Steven Seagal, l’attore americano noto per i suoi ruoli in film d’azione, ha suscitato nuove polemiche con il suo ultimo documentario intitolato “In nome della giustizia”. In questo lavoro, Seagal ribadisce la sua totale fedeltà al presidente russo Vladimir Putin, un legame che si è fatto sempre più stretto nel corso degli anni. L’attore è stato ufficialmente nominato “rappresentante speciale” per motivi culturali, un ruolo che ha accolto con entusiasmo, utilizzandolo come piattaforma per sostenere le politiche aggressive del Cremlino nei confronti dell’Ucraina.
Nel documentario, Seagal visita alcuni prigionieri ucraini detenuti nel campo di Olenivka, esprimendo la sua opinione sulle condizioni di detenzione. Sostenendo che gli arrestati vivono in condizioni troppo favorevoli, l’attore ha rilasciato dichiarazioni che hanno suscitato indignazione, affermando di essere pronto a sacrificare la propria vita per Putin. La sua dedizione al leader russo è ulteriormente evidenziata in una lettera indirizzata a Putin, presente nel film, in cui dichiara: “Io sarò sempre dalla parte del mio presidente e combatterò al suo fianco. Sono pronto a morire se necessario”.
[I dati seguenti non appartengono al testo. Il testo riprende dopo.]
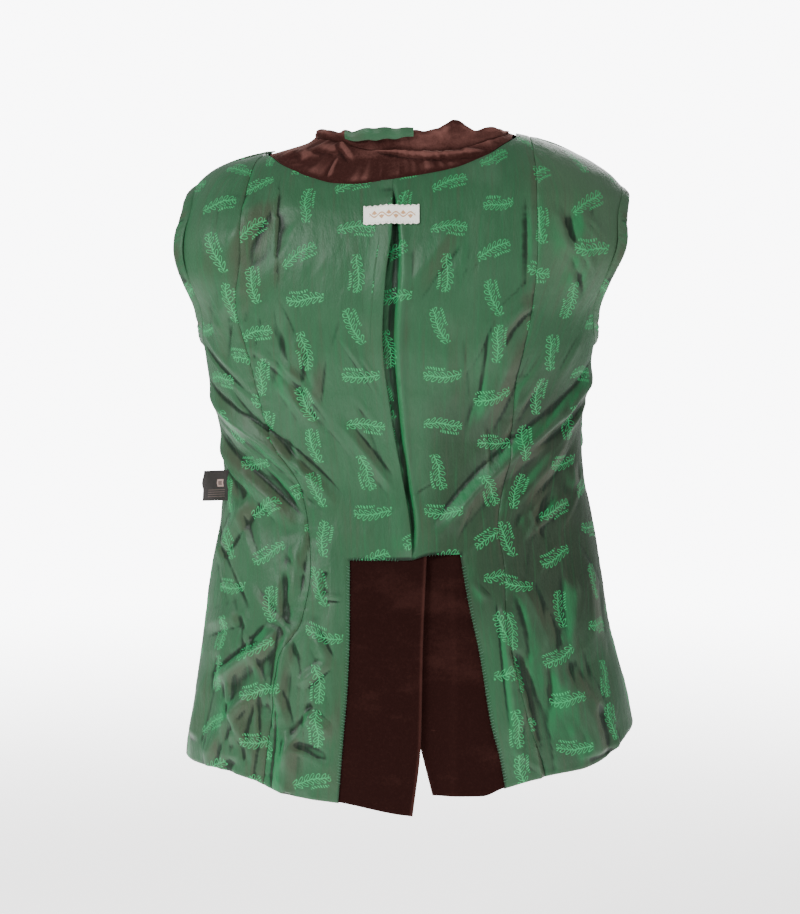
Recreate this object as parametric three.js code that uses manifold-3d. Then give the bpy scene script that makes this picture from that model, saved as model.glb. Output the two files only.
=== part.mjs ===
import * as THREE from 'three';
import { mergeVertices } from 'three/addons/utils/BufferGeometryUtils.js';
import Module from 'manifold-3d';

// A velvet blazer, turned inside out and worn, so that its lining is the outermost cloth.
// Millimetres, +Z up. The back faces -Y and the front +Y. +X is the right side seen from behind.
// The origin is at the base of the wearer's neck, level with the nape.
//
// Every panel is a wall between two lifts off one worn form. A place on the form is a turn round
// the body (0 at centre back, 90 degrees at the right side, 180 at centre front) and a height.

// Driving dimensions
const SEAM_GAP = 0.8;
const SHELL_LIFT = -0.2;
const SHELL_WALL = 2.0;
const NECK_DIP = 1.6;
const FACING_LIFT = 2.5;
const FACING_WALL = 1.8;
const LINING_LIFT = 5.2;
const LINING_WALL = 1.5;
const LINING_LAP = 4.0;
const COLLAR_WALL = 2.4;
const LAPEL_LIFT = -5.2;
const LAPEL_WALL = 2.0;
const VENT_TOP_LEFT = -437;
const VENT_TOP_RIGHT = -431;
const VENT_SINK = 6.5;
const FRONT_SINK = 6.5;
const SINK_TOP = -200;
const SINK_END = -222;
const FRONT_OVERLAP = 12;
const ROLL_TOP = 12;
const ROLL_TOP_ACROSS = 92;
const ROLL_END = -250;
const SIDE_SEAM_TURN = 89;
const ARMHOLE = { midY: 2, midZ: -125, halfY: 62, halfZ: 80 };
const LABEL = { left: -39, right: 23, top: -64, bottom: -84, wall: 1.0 };
const CARE_LABEL = { top: -346, bottom: -380, width: 29, wall: 1.0 };
const BUTTON = { radius: 10, depth: 3.6 };
const BUTTONS = [{ height: -268, gap: 1.3 }, { height: -358, gap: 0.2 }, { height: -448, gap: 1.0 }];
const YOKE_DROP = 10;
const CHEST = -60;
const VENT_SINK_TOP = -398;
const VENT_SINK_END = -424;
const SHOULDER = 2;
const CALM_RELIEF = 2.6;
const FOLD_REACH = 150;

const RADIANS = Math.PI / 180;
const table = (columns, rows) => rows.map((row) => (
  Object.fromEntries(columns.map((name, i) => [name, row[i]]))
));
const mix = (a, b, t) => a + (b - a) * t;
const clamp = (value, low, high) => Math.min(Math.max(value, low), high);
const ease = (value) => {
  const t = clamp(value, 0, 1);
  return t * t * (3 - 2 * t);
};

// The worn form: half-widths to each side, depths to the back and front, and how square it is
const FORM = table(['height', 'left', 'right', 'back', 'front', 'power'], [
  [-720, 233, 249, 151, 148, 2.35],
  [-655, 228, 246, 150, 146, 2.35],
  [-600, 221, 239, 147, 142, 2.35],
  [-520, 210, 221, 137, 134, 2.35],
  [-450, 201, 210, 121, 123, 2.35],
  [-400, 191, 201, 109, 115, 2.35],
  [-350, 187, 191, 103, 112, 2.35],
  [-312, 190, 189, 105, 115, 2.35],
  [-260, 201, 194, 114, 127, 2.4],
  [-206, 210, 203, 122, 133, 2.4],
  [-170, 218, 208, 122, 130, 2.4],
  [-130, 230, 222, 118, 122, 2.4],
  [-95, 232, 234, 110, 111, 2.35],
  [-60, 226, 236, 97, 96, 2.3],
  [-40, 216, 226, 87, 86, 2.2],
  [-26, 204, 208, 79, 78, 2.1],
  [-14, 184, 184, 71, 70, 2.05],
  [0, 146, 146, 63, 62, 2.0],
  [12, 100, 112, 57, 54, 2.0],
  [26, 84, 88, 52, 48, 2.0],
]);

// Seams and edges of the back: how far across each lies at a height
const PRINCESS = {
  left: table(['height', 'across'], [
    [-720, -149], [-655, -143], [-590, -134], [-541, -126], [-500, -104], [-450, -95], [-400, -98],
    [-359, -106], [-300, -139], [-224, -158], [-163, -171], [-111, -165], [-59, -164], [-26, -160],
    [-10, -155], [-1, -147],
  ]),
  right: table(['height', 'across'], [
    [-720, 158], [-654, 148], [-619, 135], [-582, 124], [-540, 115], [-502, 107], [-457, 107],
    [-398, 100], [-351, 107], [-313, 113], [-256, 117], [-179, 133], [-107, 140], [-36, 141],
    [-12, 139], [2, 137],
  ]),
};
const PLEAT_EDGE = table(['height', 'across', 'open'], [
  [-437, 10, 2], [-404, 8, 6], [-352, 0, 8], [-288, -11, 11], [-198, -21, 16], [-141, -18, 17],
  [-86, -11, 8], [-36, -10, 1],
]);
const VENT = {
  left: {
    felled: table(['height', 'across'], [[-705, -68], [-616, -61], [-568, -57], [-510, -55], [-437, -55]]),
    fold: table(['height', 'across'], [[-705, 10], [-625, 19], [-528, 21], [-437, 25]]),
  },
  right: {
    felled: table(['height', 'across'], [
      [-690, 110], [-646, 103], [-607, 93], [-534, 81], [-478, 69], [-431, 61],
    ]),
    fold: table(['height', 'across'], [[-690, 35], [-627, 19], [-530, -4], [-431, -15]]),
  },
};
const FRONT_FACING_EDGE = table(['height', 'across'], [
  [-720, 82], [-450, 78], [-250, 84], [-120, 112], [-30, 130], [4, 140],
]);
const LAPEL_WIDTH = table(['height', 'width'], [[-204, 9], [-150, 42], [-75, 66], [-40, 70], [-26, 62]]);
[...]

Queste affermazioni non solo alimentano il dibattito sull’influenza degli artisti nella politica, ma sollevano anche interrogativi sulle implicazioni morali e etiche del supporto incondizionato a un regime che ha intrapreso azioni militari contro un altro stato sovrano. La figura di Seagal, che ha già suscitato controversie per il suo allineamento politico, continua a essere al centro di un acceso dibattito, attirando l’attenzione sia dei media che dell’opinione pubblica.